Despite the document’s brevity there are some occasional confusing signals. The constitution bans gender discrimination and guarantees women’s right to education and work without qualification. However, it also promises to protect women’s “dignity” and their “role inside the family and the society.” While there is no legal contradiction between the two, there seems to be an attempt to voice both egalitarian and more conservative ideas, without guidance on how to resolve any tension that might result.
Most notable is what the constitutional declaration omits completely. It says nothing about how it will be replaced. The process of writing a more permanent constitution will be colored by the political struggles of the next few years, but the document makes no provision at all about how to translate the outcome of those struggles into a constitutional text.
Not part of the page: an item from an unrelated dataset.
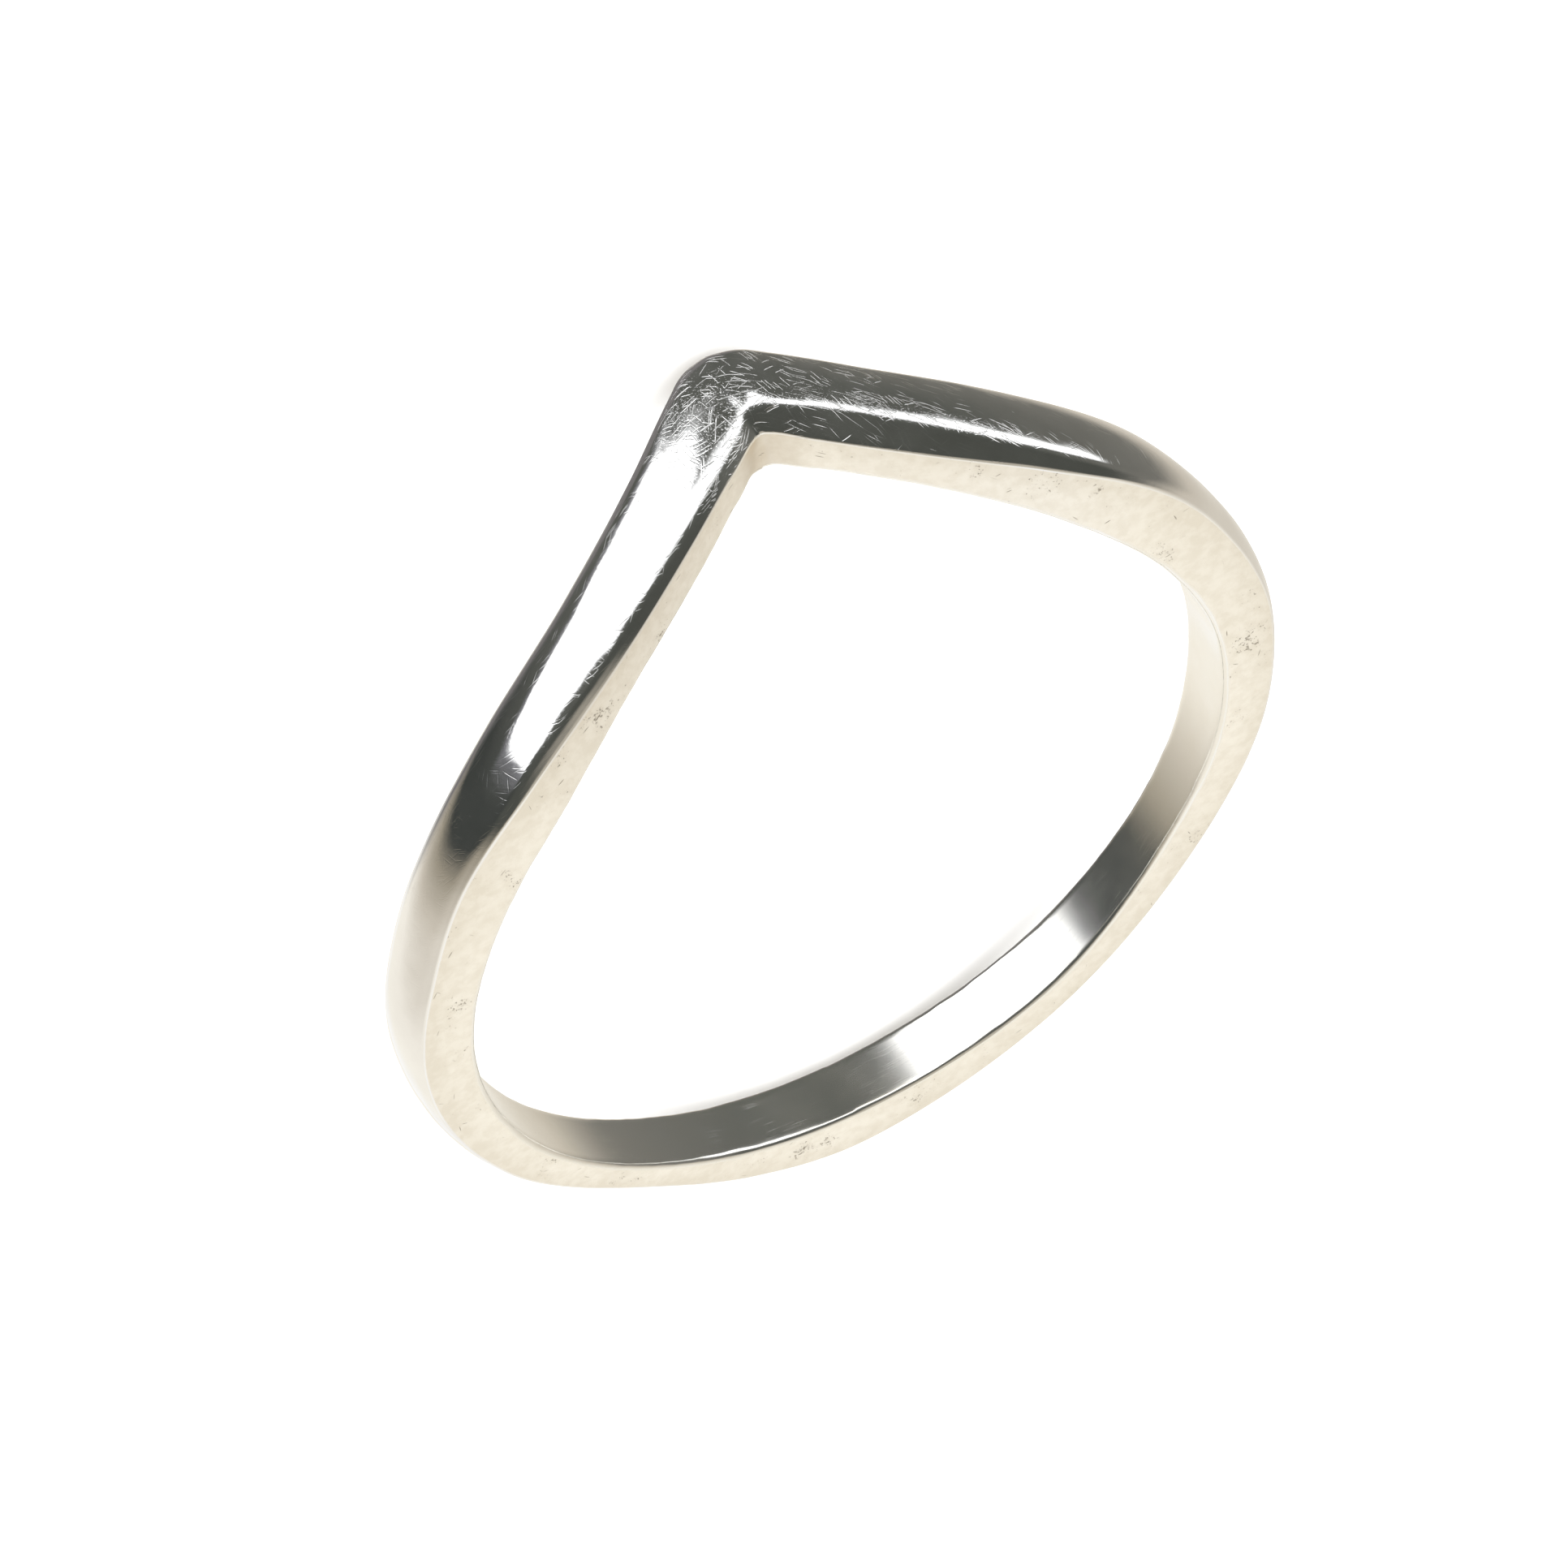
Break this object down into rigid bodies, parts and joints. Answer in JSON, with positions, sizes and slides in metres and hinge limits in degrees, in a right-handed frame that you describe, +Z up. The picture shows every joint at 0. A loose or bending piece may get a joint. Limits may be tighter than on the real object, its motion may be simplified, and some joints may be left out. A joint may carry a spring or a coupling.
{
  "type": "chevron ring",
  "caption": "One-piece silver finger ring: a flat-sided, low-domed band whose front dips to a rounded V.",
  "frame": {"origin": "on the resting plane, under the middle of the ring's outline", "axes": "+Z up from the resting plane, +Y from the V at the front towards the back of the shank, +X to the right arm"},
  "size_m": [0.02, 0.0208, 0.0051],
  "materials": {
    "silver": "polished solid silver, softly scratched outside, satin on the flat sides"
  },
  "bodies": {
    "root": {"chevron_band": "silver"}
  },
  "joints": []
}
Since most of the interesting fine print of the provisional document suggest directions that might develop gradually over time—especially with regard to human rights—this is a significant silence.
But provisional constitutions, even those with clear sunset dates and more robust requirements for their replacement, often establish a starting point for constitutional negotiations. If drafters ever get to work on a permanent constitution, they will have this interim set of provisions before them, setting expectations, framing sensitive questions, and offering specific wording. It seems unlikely that Syrians today will enjoy the freedoms they are being promised. But if a political process does emerge over the provisional period that delivers a more legitimate and effective state apparatus, citizens might find themselves coming back to some of this language. Or perhaps they will attempt to square the promises they have been given with the powerful presidency that has managed to reestablish itself in ideological clothing that, for many, appears to be very different from these promises.